Wie wirksam bleiben?
Nicht wir AntifaschistInnen konnten an diesem Tag einen Erfolg im Kampf gegen Faschismus und Rassismus vermelden. Dieser lag vielmehr bei den REPs, die ihren Parteitag vollzählig abhalten konnten, und beim orange-grünen Senat, auf dessen Kosten nicht nur der erfolgreiche Schutz des REP-Parteitags zu verbuchen ist. Der Senat hat noch dazu seine Spaltungsabsichten innerhalb der linken Opposition weiter vorantreiben können. (...) Dieser Widerstand gegen rechte Versammlungen, seine Form – ob nun militant oder nicht – ist berechenbar geworden und gerade diejenigen die jetzt die Staatsgewalt befehligen wissen um die Mittel wie wie sie ihn brechen müssen. Konnten wir vor der Wahl und noch kurz danach Republikaner-Treffen durch Blockaden verhindern ohne uns richtig mit der Polizei zu prügeln, so ist diese an seine Grenzen gestoßen. Zum Schluß sind nur noch Leute von uns (gezielt) rausgegriffen worden, ohne dass es zu mehr als ein bißchen Protest gekommen war. Warum sollte dies vor einer ausgebauten Festung plötzlich anders sein – auch wenn uns genügend Zeit zur Vorbereitung bleibt? Kurzum, eine alte Waffe im antifaschistischen Kampf ist vorläufig stumpf geworden und eine neue Aktionsform noch nicht entwickelt. Wir haben dies nicht rechtzeitig erkannt, obwohl unsere Erfahrung uns dies längst hätte bewußt machen müssen. Eine erfolgreiche Verhinderung von REP-Veranstaltungen ist zur Machtfrage gegen den Senat geworden, der seinerseits bereit ist diese mit allen Mitteln zu schützen. Wenn der Widerstand nicht stark genug ist eine solche Aktion mit der „Militanz der Massen“ durchzuführen, also auf die Sympathie vieler Menschen bauen kann, so bleiben doch Mittel und Wege ihnen dort Nadelstiche zu verpassen, wo sie ungeschützt sind, um zu demonstrieren, dass Widerstand gegen Faschisten möglich ist und erfogreich sein kann.
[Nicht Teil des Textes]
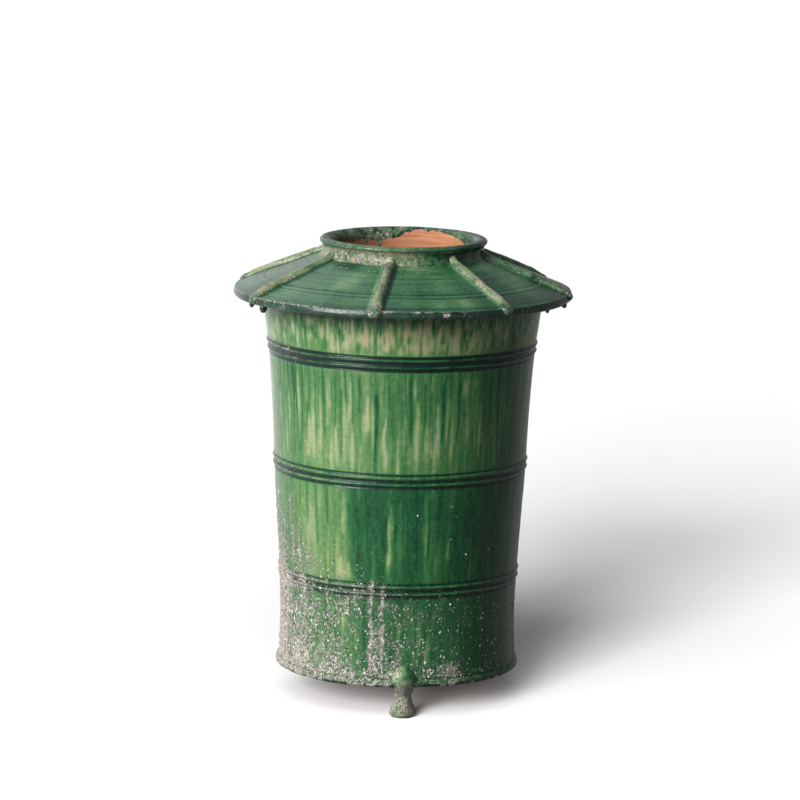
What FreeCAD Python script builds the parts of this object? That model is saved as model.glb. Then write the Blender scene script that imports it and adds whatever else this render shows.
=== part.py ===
import FreeCAD, Part
import math
import os

V = FreeCAD.Vector

# Glazed pottery granary jar, millimetres, +Z up. The origin is on the jar's axis, on the surface
# that the feet stand on. Bearings are degrees round the axis from the front foot, which is at -Y,
# and they grow towards +X.

# Drum: radii of its outer line from the base up, and the rise from each place to the next
foot_clearance = 22.4
wall_foot_r = 81.7
waist_r = 81.0
low_band_r = 82.1
mid_band_r = 87.0
upper_zone_r = 88.7
top_band_r = 91.9
shoulder_r = 94.6
wall_top_r = 97.2
waist_rise = 34.0
low_band_rise = 32.3
mid_band_rise = 76.3
upper_zone_rise = 39.4
top_band_rise = 41.3
shoulder_rise = 20.7
wall_top_rise = 20.1
wall_thickness = 7.0

# Luted joints close up when the clay shrinks, so no gap is left in them
luted_gap = 0.0

# Base disc
base_flare = 2.4
base_edge_height = 5.2
raised_floor = 1.5
base_edge_round = 1.8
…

Nicht die „Gewaltfrage“ ist die eigentliche Frage in der antifaschistischen Bewegung, sondern die Frage, wie die REPs und andere Neonazis wirksam bekämpft werden können.
- 1Die Alternative Liste für Demokratie und Umweltschutz (AL) wurde im Oktober 1978 in West-Berlin gegründet. Gründungsmitglieder waren unter anderem Wolfgang Wieland, Michael Wendt, Renate Künast und Hans-Christian Ströbele.